The Senate last year passed legislation to regulate and tax adult recreational marijuana use, but the House did not consider it. That measure did not have projected revenue numbers but called for a 20% tax on sales: a 10% marijuana tax, 7% sales tax and a 3% tax for the municipality where the cannabis retail store is located. It capped retail sales licenses at one license per 20,000 residents per municipality, and each of the state’s cities and towns would have been eligible for at least three retail licenses.
In his fiscal 2023 budget, Gov. Daniel J. McKee has proposed adult-use cannabis sales that would begin in 2023 and yield $8 million in revenue for an industry regulated by the Department of Business Regulation. It was not immediately clear whether McKee, whose office was part of early discussions with bill proponents, is backing the bill introduced on Tuesday.
A spokesperson for the governor did not immediately return calls seeking comment.
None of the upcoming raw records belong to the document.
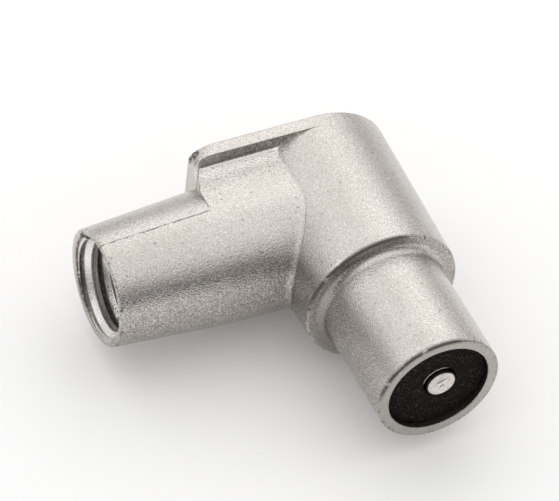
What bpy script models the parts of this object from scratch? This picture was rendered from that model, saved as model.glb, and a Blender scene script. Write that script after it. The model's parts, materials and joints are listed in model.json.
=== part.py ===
"""Right-angle coaxial antenna plug, lying on its side.

The nose points along -Y, the cable arm along -X, and +Z is up. Sizes are worked out from the point
where the two axes cross. An empty then carries the pieces, so that the world origin is the centre of
the underside.
"""
import bpy
import bmesh
import math
from mathutils import Vector

MM = 0.001

# Nose and barrel, measured along the nose axis from the cable axis
NOSE_RADIUS = 4.75 * MM
NOSE_REACH = 17.5 * MM
NOSE_WALL = 0.81 * MM
NOSE_RIM_ROUND = 0.12 * MM
NOSE_BASE_FILLET = 0.25 * MM
SHOULDER_REACH = 7.9 * MM
SHOULDER_RADIUS = 5.98 * MM
SHOULDER_ROUND = 0.16 * MM
BARREL_BACK_RADIUS = 6.36 * MM
BACK_DEPTH = 5.05 * MM
BACK_EDGE_ROUND = 0.12 * MM

# Cable arm, measured along the cable axis from the nose axis
ARM_REACH = 19.17 * MM
ARM_MOUTH_RADIUS = 4.45 * MM
ARM_MOUTH_ROUND = 0.1 * MM
ARM_ROOT_RADIUS = 5.04 * MM
CABLE_BORE_RADIUS = 3.45 * MM
CABLE_BORE_CHAMFER = 0.42 * MM

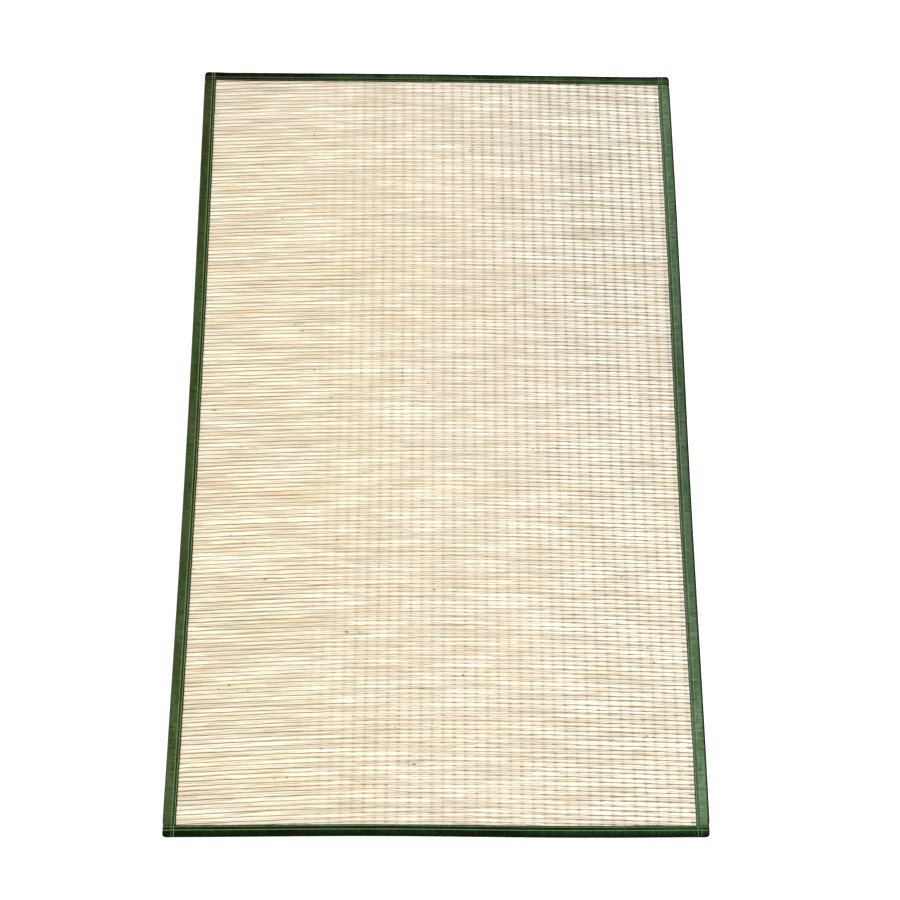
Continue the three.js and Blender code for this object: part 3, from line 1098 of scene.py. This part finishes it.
def tapeMaterial(name):
    look = tapeFinish
    dark, light = look[name]["dark"], look[name]["light"]
    finish = Finish(name + "Cloth")
    cloth = finish.add("ShaderNodeUVMap", {"uv_map": "cloth"}, {})
    u, v = finish.split(cloth)[:2]
    turn = 2 * math.pi / look["weave"]
    weave = finish.wave("SINE", u * turn) * finish.wave("SINE", v * turn) * 0.5 + 0.5
    patches = clothNoise(finish, u, v, "patches")
    slub = clothNoise(finish, u, v, "slub")
    base = finish.blend(dark, light, finish.between(patches, 0.35, 0.68))
    base = finish.tinted(base, look["weaveShade"], finish.between(weave, 0.1, 0.7) * 0.6)
    base = finish.blend(base, light, finish.between(slub, 0.6, 0.75) * 0.5)
    ticks = clothNoise(finish, u, v, "ticks")
    base = finish.blend(base, look[name]["tick"], finish.between(ticks, 0.56, 0.68) * 0.5)
    base = finish.tinted(base, look["worn"], finish.between(ticks, 0.46, 0.32) * 0.8)
    reach = (halfWidth if name in ("nearTape", "farTape") else halfLength) * mm
    # Painted sheen and shade along each tape, lighter or darker from one end to the other
    start, middle, end = look[name]["sheenTrend"]
    sheenTrend = finish.blend(start, middle, finish.between(v, -reach, 0.0))
    sheenTrend = finish.blend(sheenTrend, end, finish.between(v, 0.0, reach))
    base = finish.tinted(base, sheenTrend, 1.0)
    fold = finish.attribute("fromFold", "Fac")
    # Painted shade over the sunken channel, from the tape's inner edge out to its second row
    secondRow = mat[name] - tape["stitchRows"][name][1]
    strip = finish.between(fold, (secondRow + 0.2) * mm, (secondRow + 1.2) * mm)
    base = finish.tinted(base, look[name]["strip"], strip)
    hem = finish.between(fold, (mat[name] - 0.8) * mm, (mat[name] - 0.1) * mm)
    base = finish.tinted(base, look["hem"], hem * 0.8)
    # Painted shade along the tape's outer edge, where it rounds down to the floor
    base = finish.blend(look[name]["edge"], base, finish.between(fold, *look[name]["edgeShadeBand"]))
    height = weave * 0.6 + slub * 0.4
    finish.fill(finish.shader, {
        "Base Color": base,
        "Roughness": look["roughness"],
        "Specular IOR Level": 0.01,
        "Normal": finish.bump(height, 0.4, 0.0002),
    })
    return finish.material


def dress(made, material):
    made.data.materials.clear()
    made.data.materials.append(material)


rushLook = rushMaterial()
for band in rushBands:
    dress(band, rushLook)
dress(threads, threadMaterial("bindingThread", threadFinish["binding"], threadFinish["bindingGrain"]))
for name in tapes:
    dress(tapes[name], tapeMaterial(name))
    tone = tapeFinish[name]["thread"]
    dress(stitches[name], threadMaterial(name + "Thread", tone, threadFinish["sewingGrain"]))
print("materials made")

# Floor and light
studio = {
    "floorTone": colour(250, 250, 249),
    "floorSize": 12,
    "floorDrop": 0.0003,
    "world": 0.78,
    "key": {"place": (1.0, 0.45, 2.35), "size": 1.0, "power": 46},
    "top": {"place": (-0.5, -1.1, 2.3), "size": 1.8, "power": 35},
}


def addFloor():
    bm = bmesh.new()
    bmesh.ops.create_grid(bm, x_segments=1, y_segments=1, size=studio["floorSize"])
    bmesh.ops.translate(bm, verts=bm.verts, vec=(0, 0, -studio["floorDrop"]))
    floor = newObject("floor", meshFrom(bm, "floor"))
    finish = Finish("paleFloor")
    sockets = {"Base Color": studio["floorTone"], "Roughness": 0.9, "Specular IOR Level": 0.1}
    finish.fill(finish.shader, sockets)
    dress(floor, finish.material)


def addLight(name, light):
    data = bpy.data.lights.new(name, "AREA")
    data.size = light["size"]
    data.energy = light["power"]
    lamp = bpy.data.objects.new(name, data)
    lamp.location = light["place"]
    aim = -lamp.location
    lamp.rotation_euler = aim.to_track_quat("-Z", "Y").to_euler()
    bpy.context.collection.objects.link(lamp)


addFloor()
addLight("key", studio["key"])
addLight("top", studio["top"])
world = bpy.data.worlds.new("studio")
world.use_nodes = True
background = world.node_tree.nodes["Background"]
background.inputs["Color"].default_value = (1, 1, 1, 1)
background.inputs["Strength"].default_value = studio["world"]
bpy.context.scene.world = world
bpy.context.scene.view_settings.view_transform = "Standard"
bpy.context.scene.view_settings.look = "None"

# What each piece moves with, and which parts of the model the tapes take the place of
for band in rushBands:
    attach(band, "root")
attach(threads, "root")
for name, made in tapes.items():
    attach(made, "root")
    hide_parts(tapeNodes[name])
    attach(stitches[name], "root")
    run = mat["width"] if name in ("nearTape", "farTape") else mat["length"] - 2 * tape["shortOfCorner"]
    run * mm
During the R.I. Legislative Leadership forum hosted by the Greater Providence Chamber of Commerce on Tuesday, Laurie White, the Chamber president, expressed concerns about the impact of legalization upon the state’s businesses.
White noted that a Chamber poll of its membership revealed that 50% were against the legalization of marijuana.
“Our interest in this is to ensure that the state’s employers have the latitude to set their own workplace policies,” she said.
One of the state’s cannabis cultivators, Spencer Blier, CEO and owner of Warwick-based Mammoth Inc., said he wants to see the state’s medical-use dispensaries given priority to be among the licensees to sell adult-use marijuana.
“Let the cultivators sell to the dispensaries operating in the recreational market, because an enormous percentage of customers are going to Massachusetts now because it’s more convenient and there are less barriers to access,” he said. “All the state cultivators and dispensaries are suffering.”
The legislation is expected to go before committees in both chambers before the end of March.
Rhode Island would join 18 other states in legalizing adult recreational marijuana use and sales.